_Exercise prompt_
Search the material for the word "parts" and report each line where it turns up.

_Exercise input_

____________________

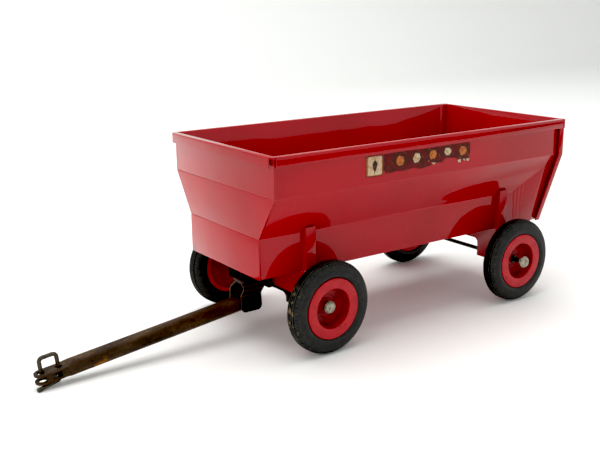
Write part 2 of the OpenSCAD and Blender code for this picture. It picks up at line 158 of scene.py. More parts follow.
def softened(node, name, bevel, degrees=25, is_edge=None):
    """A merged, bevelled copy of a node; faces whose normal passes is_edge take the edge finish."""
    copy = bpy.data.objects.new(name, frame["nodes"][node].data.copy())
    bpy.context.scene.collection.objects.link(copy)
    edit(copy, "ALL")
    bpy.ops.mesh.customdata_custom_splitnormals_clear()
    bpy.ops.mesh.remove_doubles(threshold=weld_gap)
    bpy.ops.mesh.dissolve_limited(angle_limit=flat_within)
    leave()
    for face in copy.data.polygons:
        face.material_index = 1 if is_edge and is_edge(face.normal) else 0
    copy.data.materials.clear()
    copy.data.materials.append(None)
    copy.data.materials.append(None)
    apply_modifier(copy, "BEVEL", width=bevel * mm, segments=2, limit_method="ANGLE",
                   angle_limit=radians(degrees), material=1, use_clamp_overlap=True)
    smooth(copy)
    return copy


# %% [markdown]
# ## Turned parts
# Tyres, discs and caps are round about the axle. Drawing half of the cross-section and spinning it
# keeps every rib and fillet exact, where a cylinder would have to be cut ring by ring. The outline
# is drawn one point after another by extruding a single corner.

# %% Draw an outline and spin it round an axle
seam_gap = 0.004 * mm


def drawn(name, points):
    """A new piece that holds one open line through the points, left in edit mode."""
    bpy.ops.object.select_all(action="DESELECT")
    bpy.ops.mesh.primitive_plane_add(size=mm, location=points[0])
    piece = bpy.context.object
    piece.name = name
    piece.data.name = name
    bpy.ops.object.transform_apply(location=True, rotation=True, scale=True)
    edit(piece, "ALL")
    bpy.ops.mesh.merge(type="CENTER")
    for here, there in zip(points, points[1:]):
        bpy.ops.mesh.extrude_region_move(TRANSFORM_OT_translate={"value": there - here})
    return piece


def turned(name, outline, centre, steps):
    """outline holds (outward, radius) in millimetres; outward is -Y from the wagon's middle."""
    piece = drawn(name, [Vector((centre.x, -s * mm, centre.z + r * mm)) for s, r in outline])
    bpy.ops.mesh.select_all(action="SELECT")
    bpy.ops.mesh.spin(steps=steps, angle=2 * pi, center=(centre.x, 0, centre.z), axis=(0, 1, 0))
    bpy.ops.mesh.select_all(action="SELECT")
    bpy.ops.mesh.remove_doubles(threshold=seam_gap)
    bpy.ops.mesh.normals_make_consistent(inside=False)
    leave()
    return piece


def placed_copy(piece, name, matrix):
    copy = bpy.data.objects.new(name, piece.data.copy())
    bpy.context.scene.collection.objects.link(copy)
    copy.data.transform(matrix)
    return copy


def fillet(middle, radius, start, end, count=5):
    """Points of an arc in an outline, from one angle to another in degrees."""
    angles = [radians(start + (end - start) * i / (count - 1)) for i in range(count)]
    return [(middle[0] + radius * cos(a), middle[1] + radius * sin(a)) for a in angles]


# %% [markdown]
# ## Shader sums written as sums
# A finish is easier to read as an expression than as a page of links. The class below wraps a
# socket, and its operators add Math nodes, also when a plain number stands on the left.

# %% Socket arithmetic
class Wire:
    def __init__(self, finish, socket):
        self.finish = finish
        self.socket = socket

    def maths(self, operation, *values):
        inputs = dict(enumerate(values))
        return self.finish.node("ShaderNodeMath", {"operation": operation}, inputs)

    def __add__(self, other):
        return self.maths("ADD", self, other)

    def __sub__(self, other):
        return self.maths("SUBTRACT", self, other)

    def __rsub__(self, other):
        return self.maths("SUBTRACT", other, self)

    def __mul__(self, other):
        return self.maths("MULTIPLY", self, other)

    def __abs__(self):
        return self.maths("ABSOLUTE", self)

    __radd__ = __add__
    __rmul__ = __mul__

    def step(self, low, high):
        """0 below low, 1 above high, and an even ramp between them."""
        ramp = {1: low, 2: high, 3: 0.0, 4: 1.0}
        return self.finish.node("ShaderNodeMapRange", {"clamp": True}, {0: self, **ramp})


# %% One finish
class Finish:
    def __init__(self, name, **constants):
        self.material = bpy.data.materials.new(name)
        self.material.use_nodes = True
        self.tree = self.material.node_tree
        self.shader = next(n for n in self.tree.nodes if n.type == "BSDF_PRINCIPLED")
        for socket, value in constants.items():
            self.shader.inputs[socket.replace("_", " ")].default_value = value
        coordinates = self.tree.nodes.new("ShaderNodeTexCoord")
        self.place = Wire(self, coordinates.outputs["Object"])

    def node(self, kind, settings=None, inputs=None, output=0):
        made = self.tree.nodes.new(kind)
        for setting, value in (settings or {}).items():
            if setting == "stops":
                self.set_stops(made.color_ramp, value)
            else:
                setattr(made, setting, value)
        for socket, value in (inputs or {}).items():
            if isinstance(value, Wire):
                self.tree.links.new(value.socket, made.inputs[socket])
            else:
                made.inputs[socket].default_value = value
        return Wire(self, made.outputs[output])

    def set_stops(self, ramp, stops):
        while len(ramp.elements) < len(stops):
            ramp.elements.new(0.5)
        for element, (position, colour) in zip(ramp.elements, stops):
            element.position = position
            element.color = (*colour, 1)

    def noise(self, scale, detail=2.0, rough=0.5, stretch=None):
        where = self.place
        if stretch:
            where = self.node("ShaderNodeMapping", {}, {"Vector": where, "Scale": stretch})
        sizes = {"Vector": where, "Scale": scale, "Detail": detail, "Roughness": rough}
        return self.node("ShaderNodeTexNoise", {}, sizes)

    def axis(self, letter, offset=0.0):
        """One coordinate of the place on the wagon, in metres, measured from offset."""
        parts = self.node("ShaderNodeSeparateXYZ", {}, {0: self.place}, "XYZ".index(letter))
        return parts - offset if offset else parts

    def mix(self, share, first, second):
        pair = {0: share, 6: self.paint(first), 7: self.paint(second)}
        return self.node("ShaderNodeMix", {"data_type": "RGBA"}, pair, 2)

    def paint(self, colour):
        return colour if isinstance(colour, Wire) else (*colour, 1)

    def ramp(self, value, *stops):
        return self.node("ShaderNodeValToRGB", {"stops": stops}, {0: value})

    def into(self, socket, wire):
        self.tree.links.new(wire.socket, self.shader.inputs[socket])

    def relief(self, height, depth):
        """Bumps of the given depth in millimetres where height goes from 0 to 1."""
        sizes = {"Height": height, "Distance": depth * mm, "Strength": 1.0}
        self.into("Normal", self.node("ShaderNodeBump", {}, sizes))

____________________

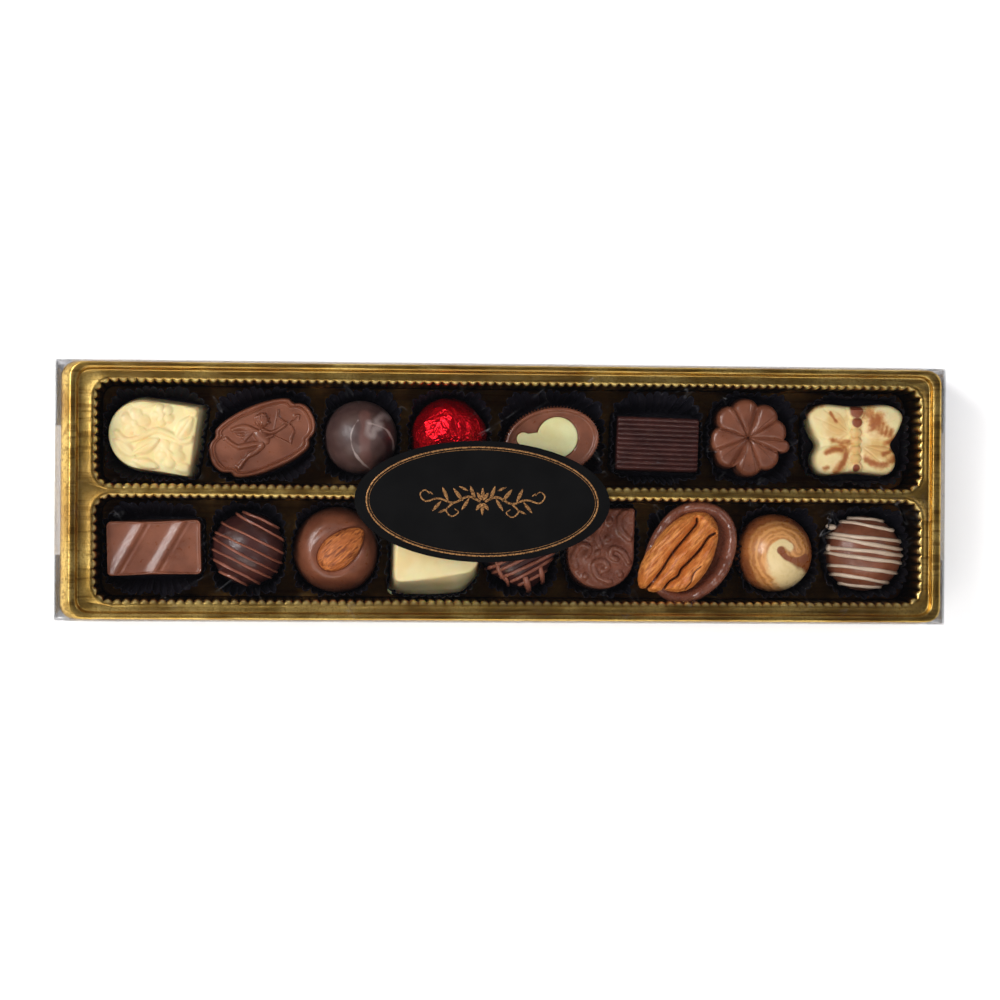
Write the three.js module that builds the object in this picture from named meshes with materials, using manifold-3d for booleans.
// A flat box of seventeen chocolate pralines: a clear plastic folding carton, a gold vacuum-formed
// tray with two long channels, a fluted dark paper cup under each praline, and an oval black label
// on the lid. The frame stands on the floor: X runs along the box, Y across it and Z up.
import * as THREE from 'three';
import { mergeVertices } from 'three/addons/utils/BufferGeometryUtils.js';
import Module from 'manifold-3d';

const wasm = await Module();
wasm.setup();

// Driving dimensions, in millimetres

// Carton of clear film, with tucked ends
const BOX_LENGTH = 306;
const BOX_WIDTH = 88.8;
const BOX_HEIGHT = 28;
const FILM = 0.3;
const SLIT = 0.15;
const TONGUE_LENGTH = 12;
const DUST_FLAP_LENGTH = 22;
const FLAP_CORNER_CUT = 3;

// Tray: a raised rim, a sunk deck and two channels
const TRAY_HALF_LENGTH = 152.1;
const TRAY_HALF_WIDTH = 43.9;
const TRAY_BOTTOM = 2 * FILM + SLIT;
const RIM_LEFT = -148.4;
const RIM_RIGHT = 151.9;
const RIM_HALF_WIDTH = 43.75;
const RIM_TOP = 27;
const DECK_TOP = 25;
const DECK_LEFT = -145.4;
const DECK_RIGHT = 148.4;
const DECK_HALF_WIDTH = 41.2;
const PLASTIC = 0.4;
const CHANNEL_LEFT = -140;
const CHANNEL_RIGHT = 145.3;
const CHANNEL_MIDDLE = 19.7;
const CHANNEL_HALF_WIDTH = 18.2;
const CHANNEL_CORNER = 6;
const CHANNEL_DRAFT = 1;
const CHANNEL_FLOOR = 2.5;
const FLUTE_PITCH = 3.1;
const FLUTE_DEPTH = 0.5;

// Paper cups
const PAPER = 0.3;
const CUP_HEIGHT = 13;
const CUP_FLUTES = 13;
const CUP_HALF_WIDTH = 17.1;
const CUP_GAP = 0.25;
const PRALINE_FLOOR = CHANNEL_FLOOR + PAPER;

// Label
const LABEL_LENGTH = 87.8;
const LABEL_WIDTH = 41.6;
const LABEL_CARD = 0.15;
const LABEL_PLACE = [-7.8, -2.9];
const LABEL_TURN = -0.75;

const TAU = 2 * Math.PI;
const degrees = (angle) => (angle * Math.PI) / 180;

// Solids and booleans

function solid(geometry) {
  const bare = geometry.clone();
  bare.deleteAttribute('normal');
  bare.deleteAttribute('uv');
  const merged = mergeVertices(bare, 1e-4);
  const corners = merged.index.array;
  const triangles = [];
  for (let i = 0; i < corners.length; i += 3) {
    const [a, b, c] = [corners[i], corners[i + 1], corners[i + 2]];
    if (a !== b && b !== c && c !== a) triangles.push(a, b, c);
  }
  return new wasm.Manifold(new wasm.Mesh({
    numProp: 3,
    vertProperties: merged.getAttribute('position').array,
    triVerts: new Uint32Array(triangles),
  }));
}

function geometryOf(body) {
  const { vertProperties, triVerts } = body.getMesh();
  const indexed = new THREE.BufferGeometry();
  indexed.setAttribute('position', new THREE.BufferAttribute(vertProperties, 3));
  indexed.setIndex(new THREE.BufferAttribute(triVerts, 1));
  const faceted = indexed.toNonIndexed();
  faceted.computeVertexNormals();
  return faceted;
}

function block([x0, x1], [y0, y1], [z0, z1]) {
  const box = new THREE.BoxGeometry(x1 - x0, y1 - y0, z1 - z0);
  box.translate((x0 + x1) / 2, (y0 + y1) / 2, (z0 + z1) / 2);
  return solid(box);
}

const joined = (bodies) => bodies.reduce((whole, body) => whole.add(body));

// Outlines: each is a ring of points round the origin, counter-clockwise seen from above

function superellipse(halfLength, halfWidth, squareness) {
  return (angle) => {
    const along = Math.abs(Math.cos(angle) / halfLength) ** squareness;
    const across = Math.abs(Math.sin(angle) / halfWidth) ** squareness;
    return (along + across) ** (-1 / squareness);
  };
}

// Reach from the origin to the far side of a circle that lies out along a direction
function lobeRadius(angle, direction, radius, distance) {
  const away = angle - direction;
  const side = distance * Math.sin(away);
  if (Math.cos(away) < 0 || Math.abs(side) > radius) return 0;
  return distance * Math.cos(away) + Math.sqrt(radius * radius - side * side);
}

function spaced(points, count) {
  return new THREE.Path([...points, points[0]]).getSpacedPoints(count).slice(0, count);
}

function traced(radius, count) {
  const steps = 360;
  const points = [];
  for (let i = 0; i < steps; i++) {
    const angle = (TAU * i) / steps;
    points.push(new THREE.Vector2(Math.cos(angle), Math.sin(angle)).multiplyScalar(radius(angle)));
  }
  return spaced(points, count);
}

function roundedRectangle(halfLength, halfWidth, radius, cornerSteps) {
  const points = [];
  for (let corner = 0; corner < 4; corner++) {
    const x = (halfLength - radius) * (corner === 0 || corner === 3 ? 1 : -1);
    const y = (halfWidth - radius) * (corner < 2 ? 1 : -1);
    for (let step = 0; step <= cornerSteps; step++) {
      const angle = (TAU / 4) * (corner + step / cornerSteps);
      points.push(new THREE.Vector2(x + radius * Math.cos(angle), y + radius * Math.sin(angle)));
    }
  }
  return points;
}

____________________

_Written solution_
Write part 2 of the OpenSCAD and Blender code for this picture. It picks up at line 158 of scene.py. More parts follow.
# ## Turned parts
        parts = self.node("ShaderNodeSeparateXYZ", {}, {0: self.place}, "XYZ".index(letter))
        return parts - offset if offset else parts